Repeat everything from the line holding "# Dried glue dots on the steel" to the line holding "NODES[node].hide_render = NODES[node].hide_viewport", inclusive, exactly. Leave out the rest.

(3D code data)
===============
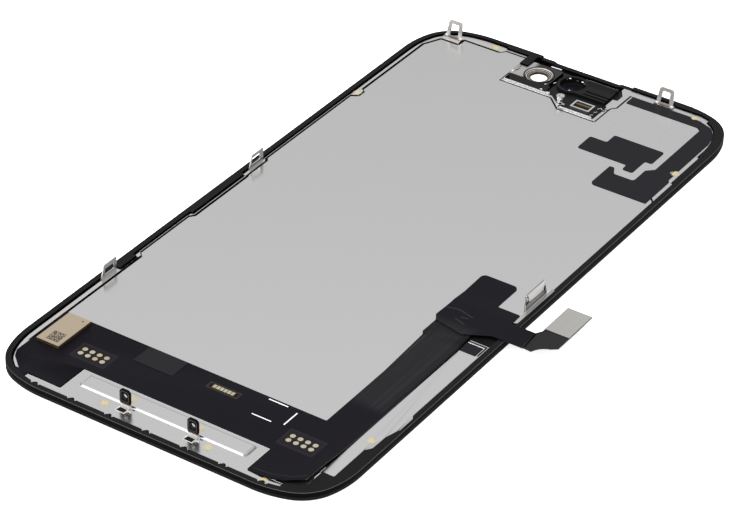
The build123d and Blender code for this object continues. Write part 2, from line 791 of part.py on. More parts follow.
# Camera bracket: a plate with two bent skirts, and the conical guide in its hole
bracket_left = well_left + well_clear
bracket_right = -4.00
bracket_near = top - 9.15
bracket_far = top - 2.75
guide_fit_r = 2.92
camera_y = top - camera_drop
with BuildPart() as camera_bracket:
    with BuildSketch(Plane.XY.offset(stack_top)):
        add(box_face(bracket_left, bracket_right, bracket_near, bracket_far))
        with Locations((camera_x, camera_y)):
            Circle(camera_guide_r)
            Circle(guide_fit_r, mode=Mode.SUBTRACT)
        with Locations((bracket_left + 0.55, top - 6.55)):
            Rectangle(0.35, 1.80, rotation=-12, mode=Mode.SUBTRACT)
        add(box_face(bracket_left - 1, block_right, block_near, top, fit_clear), mode=Mode.SUBTRACT)
    extrude(amount=steel_t)
    with BuildSketch(Plane.XY.offset(glass_top)):
        add(box_face(bracket_left, bracket_right, bracket_near, bracket_near + steel_t))
        add(box_face(block_right + fit_clear, bracket_right, bracket_far - steel_t, bracket_far))
        with Locations((camera_x, camera_y)):
            Circle(guide_fit_r, mode=Mode.SUBTRACT)
    extrude(amount=stack_top - glass_top)
finish(camera_bracket.part, "camera_bracket")

with BuildPart() as camera_guide:
    with BuildSketch(Plane.XZ.offset(-camera_y)):
        with BuildLine():
            Polyline((camera_x + camera_bore_r + camera_bore_ease, glass_top),
                     (camera_x + camera_bore_r, glass_top + camera_bore_ease),
                     (camera_x + camera_bore_r, glass_top + camera_bore_h),
                     (camera_x + 1.95, glass_top + camera_bore_h),
                     (camera_x + 2.42, steel_top - 0.20),
                     (camera_x + 2.60, steel_top - 0.20),
                     (camera_x + 2.78, steel_top + guide_rise),
                     (camera_x + camera_guide_r, steel_top + guide_rise),
                     (camera_x + camera_guide_r, steel_top),
                     (camera_x + guide_fit_r - fit_clear, steel_top),
                     (camera_x + guide_fit_r - fit_clear, stack_top - 0.10),
                     (camera_x + 2.20, glass_top + camera_bore_h - 0.20),
                     (camera_x + 2.20, glass_top), close=True)
        make_face()
    revolve(axis=Axis((camera_x, camera_y, 0), (0, 0, 1)))
finish(camera_guide.part, "camera_guide")

with BuildPart() as bracket_pin:
    with BuildSketch(Plane.XY.offset(steel_top)):
        with Locations((bracket_left + 0.35, top - 8.25)):
            Circle(0.20)
    extrude(amount=0.25)
finish(bracket_pin.part, "bracket_pin")

gasket_near = top - well_camera_depth + 0.20
with BuildPart() as camera_gasket:
    with BuildSketch(Plane.XY.offset(glass_top)):
        add(filleted([(-12.50, bracket_near - 0.05), (-3.20, bracket_near - 0.05),
                      (-3.00, gasket_near), (-10.90, gasket_near)], 0.2))
        with Locations((camera_x, camera_y)):
            Circle(camera_guide_r + fit_clear, mode=Mode.SUBTRACT)
    extrude(amount=1.0)
finish(camera_gasket.part, "camera_gasket")

# Moulded holder for the sensors: deck, pit with its wall, ribs and a half-round ridge
pit_y = top - sensor_drop
pit_top = deck_top + holder_rise
holder_left = sensor_x - sensor_pit_r - sensor_wall
ridge_y = top - ridge_drop
ridge_x0 = sensor_x + 2.25
ridge_x1 = well_right - 1.35
with BuildPart() as sensor_holder:
    with BuildSketch(Plane.XY.offset(glass_top)):
        add(camera_well())
        offset(amount=-well_clear, kind=Kind.INTERSECTION)
        add(box_face(holder_left, well_right, top - well_sensor_depth, top - 2.60), mode=Mode.INTERSECT)
    extrude(amount=deck_t)
    with BuildSketch(Plane.XY.offset(deck_top)):
        with Locations((sensor_x, pit_y)):
            Circle(sensor_pit_r + sensor_wall)
        add(box_face(sensor_x, ridge_x1, pit_y - 2.60, ridge_y))
        with Locations((sensor_x + 6.2, pit_y - 1.9), (sensor_x + 6.2, pit_y - 0.8)):
            Rectangle(5.6, 0.45, mode=Mode.SUBTRACT)
    extrude(amount=holder_rise)
    with BuildSketch(Plane.YZ.offset(ridge_x0)):
        with Locations((ridge_y, pit_top - 0.55)):
            Circle(ridge_r)
        add(box_face(ridge_y - ridge_r, ridge_y + ridge_r, deck_top, pit_top + ridge_r),
            mode=Mode.INTERSECT)
    extrude(amount=ridge_x1 - ridge_x0)
    with BuildSketch(Plane.XY.offset(glass_top + 0.10)):
        with Locations((sensor_x, pit_y)):
            Circle(sensor_pit_r)
    extrude(amount=3, mode=Mode.SUBTRACT)
finish(sensor_holder.part, "sensor_holder")

with BuildPart() as sensor_lens:
    with BuildSketch(Plane.XY.offset(glass_top + 0.10)):
        with Locations((sensor_x, pit_y)):
            Circle(sensor_lens_r)
    extrude(amount=0.15)
finish(sensor_lens.part, "sensor_lens")

# Sensor socket on the deck with its row of contacts
socket_y = top - socket_drop
with BuildPart() as sensor_socket:
    with BuildSketch(Plane.XY.offset(deck_top)):
        with Locations((socket_x, socket_y)):
            Rectangle(socket_w, socket_h)
            Rectangle(socket_w - 2 * socket_wall, socket_h - 2 * socket_wall, mode=Mode.SUBTRACT)
    extrude(amount=socket_t)
finish(sensor_socket.part, "sensor_socket")

with BuildPart() as sensor_contacts:
    with BuildSketch(Plane.XY.offset(deck_top)):
        with Locations((socket_x, socket_y + 0.30)):
            Rectangle(socket_w - 2 * socket_wall - 0.30, 0.55)
    extrude(amount=0.18)
finish(sensor_contacts.part, "sensor_contacts")

# Spring contact: foot on the deck, narrow leg and a round head with a dimple
contact_x = 1.35
contact_y = top - well_sensor_depth + 1.55
contact_h = 1.60
head_r = 0.80
with BuildPart() as ground_contact:
    with BuildSketch(Plane.XY.offset(deck_top)):
        add(box_face(contact_x - 0.59, contact_x + 0.95, contact_y - 0.28, contact_y + 0.22))
    extrude(amount=0.15)
    with BuildSketch(Plane.XY.offset(deck_top)):
        with Locations((contact_x - 0.50, contact_y)):
            Rectangle(0.18, 0.44)
    extrude(amount=contact_h)
    with BuildSketch(Plane.XY.offset(deck_top + contact_h)):
        with Locations((contact_x, contact_y)):
            Circle(head_r)
    extrude(amount=0.20)
    with BuildSketch(Plane.XY.offset(deck_top + contact_h + 0.20)):
        with Locations((contact_x, contact_y)):
            Circle(0.28)
    extrude(amount=-0.10, mode=Mode.SUBTRACT)
finish(ground_contact.part, "ground_contact")

# Dried glue dots on the steel
with BuildPart() as glue_spots:
    with BuildSketch(Plane.XY.offset(steel_top)):
        with Locations((left + 14.55, top - 2.35), (right - 9.25, top - 3.05), (right - 2.60, top - 22.45),
                       (left + 2.05, top - 32.65), (-10.50, bottom + 3.55), (10.60, bottom + 3.55),
                       (lower_foot_half - 3.00, bottom + 1.70), (right - 3.05, bottom + 20.45)):
            RegularPolygon(glue_r, dot_sides)
    extrude(amount=glue_t)
    with BuildSketch(Plane.XY.offset(steel_top + emboss_h)):
        with Locations((-7.00, bottom + 6.65), (6.80, bottom + 6.65)):
            RegularPolygon(glue_r, dot_sides)
    extrude(amount=glue_t)
finish(glue_spots.part, "glue_spots")
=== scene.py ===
"""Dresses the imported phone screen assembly: materials, small pieces, light and camera."""

import math

import bmesh
import bpy
from mathutils import Matrix, Vector


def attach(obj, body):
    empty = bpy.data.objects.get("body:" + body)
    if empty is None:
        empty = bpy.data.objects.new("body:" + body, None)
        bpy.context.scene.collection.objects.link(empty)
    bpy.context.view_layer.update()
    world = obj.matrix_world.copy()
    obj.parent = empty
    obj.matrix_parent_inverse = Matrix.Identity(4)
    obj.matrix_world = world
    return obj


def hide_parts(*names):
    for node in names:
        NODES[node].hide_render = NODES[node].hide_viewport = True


bl_info = {
    "name": "Phone Screen Assembly",
    "version": (1, 0, 0),
    "blender": (4, 5, 0),
    "location": "View3D > Sidebar > Screen Assembly",
    "description": "Finishes and small pieces of a phone screen assembly seen from its back",
    "category": "Object",
}

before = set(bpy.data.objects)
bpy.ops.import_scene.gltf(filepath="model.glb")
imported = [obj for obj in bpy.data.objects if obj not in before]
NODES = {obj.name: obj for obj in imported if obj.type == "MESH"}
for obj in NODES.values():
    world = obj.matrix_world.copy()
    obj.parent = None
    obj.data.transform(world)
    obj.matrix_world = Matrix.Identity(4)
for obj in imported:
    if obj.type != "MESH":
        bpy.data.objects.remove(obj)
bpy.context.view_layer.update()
MM = 0.001

# Fixed heights and places of the assembly, in mm
STEEL_TOP = 1.40
RAISED_TOP = 1.70
SKIN = 0.001
CAMERA_HOLE = (-7.3, 65.4)
TAB_X = 6.93
TAB_HOLE_Z = 3.70
CLIP_FACE = 32.80
TOOTH_PITCH = 7.72
MERGE_LIMIT = 1e-6


# Shader nodes

class Wire:
    """One socket of a node tree, or a plain number, with arithmetic on it."""

    def __init__(self, shop, link):
        self.shop = shop
        self.link = link

    def math(self, operation, *others):
        node = self.shop.add("ShaderNodeMath", {"operation": operation},
                             dict(enumerate((self,) + others)))
        return Wire(self.shop, node.outputs[0])

    def __add__(self, other):
        return self.math("ADD", other)

    __radd__ = __add__

    def __sub__(self, other):
        return self.math("SUBTRACT", other)

    def __rsub__(self, other):
        return Wire(self.shop, other).math("SUBTRACT", self)

    def __mul__(self, other):
        return self.math("MULTIPLY", other)

    __rmul__ = __mul__

    def __truediv__(self, other):
        return self.math("DIVIDE", other)

    def __gt__(self, other):
        return self.math("GREATER_THAN", other)

    def __pow__(self, other):
        return self.math("POWER", other)

    def abs(self):
        return self.math("ABSOLUTE")

    def min(self, other):
        return self.math("MINIMUM", other)

    def max(self, other):
        return self.math("MAXIMUM", other)

    def smooth(self, low, high):
        """Smooth step from low to high, or down when low is above high."""
        node = self.shop.add("ShaderNodeMapRange", {"interpolation_type": "SMOOTHSTEP"},
                             {"Value": self, "From Min": low, "From Max": high})
        return Wire(self.shop, node.outputs[0])

    def near(self, value, half, soft):
        """1 within half of a value, fading out over soft."""
        return (self - value).abs().smooth(half + soft, half)


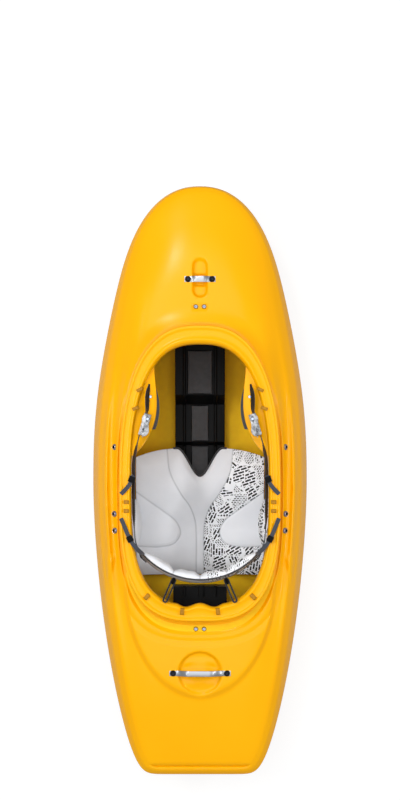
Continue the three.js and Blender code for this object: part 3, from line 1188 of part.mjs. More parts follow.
===============
◆ **RESPONSE TO THIS EXERCISE**:
# Dried glue dots on the steel
with BuildPart() as glue_spots:
    with BuildSketch(Plane.XY.offset(steel_top)):
        with Locations((left + 14.55, top - 2.35), (right - 9.25, top - 3.05), (right - 2.60, top - 22.45),
                       (left + 2.05, top - 32.65), (-10.50, bottom + 3.55), (10.60, bottom + 3.55),
                       (lower_foot_half - 3.00, bottom + 1.70), (right - 3.05, bottom + 20.45)):
            RegularPolygon(glue_r, dot_sides)
    extrude(amount=glue_t)
    with BuildSketch(Plane.XY.offset(steel_top + emboss_h)):
        with Locations((-7.00, bottom + 6.65), (6.80, bottom + 6.65)):
            RegularPolygon(glue_r, dot_sides)
    extrude(amount=glue_t)
finish(glue_spots.part, "glue_spots")
=== scene.py ===
"""Dresses the imported phone screen assembly: materials, small pieces, light and camera."""

import math

import bmesh
import bpy
from mathutils import Matrix, Vector


def attach(obj, body):
    empty = bpy.data.objects.get("body:" + body)
    if empty is None:
        empty = bpy.data.objects.new("body:" + body, None)
        bpy.context.scene.collection.objects.link(empty)
    bpy.context.view_layer.update()
    world = obj.matrix_world.copy()
    obj.parent = empty
    obj.matrix_parent_inverse = Matrix.Identity(4)
    obj.matrix_world = world
    return obj


def hide_parts(*names):
    for node in names:
        NODES[node].hide_render = NODES[node].hide_viewport = True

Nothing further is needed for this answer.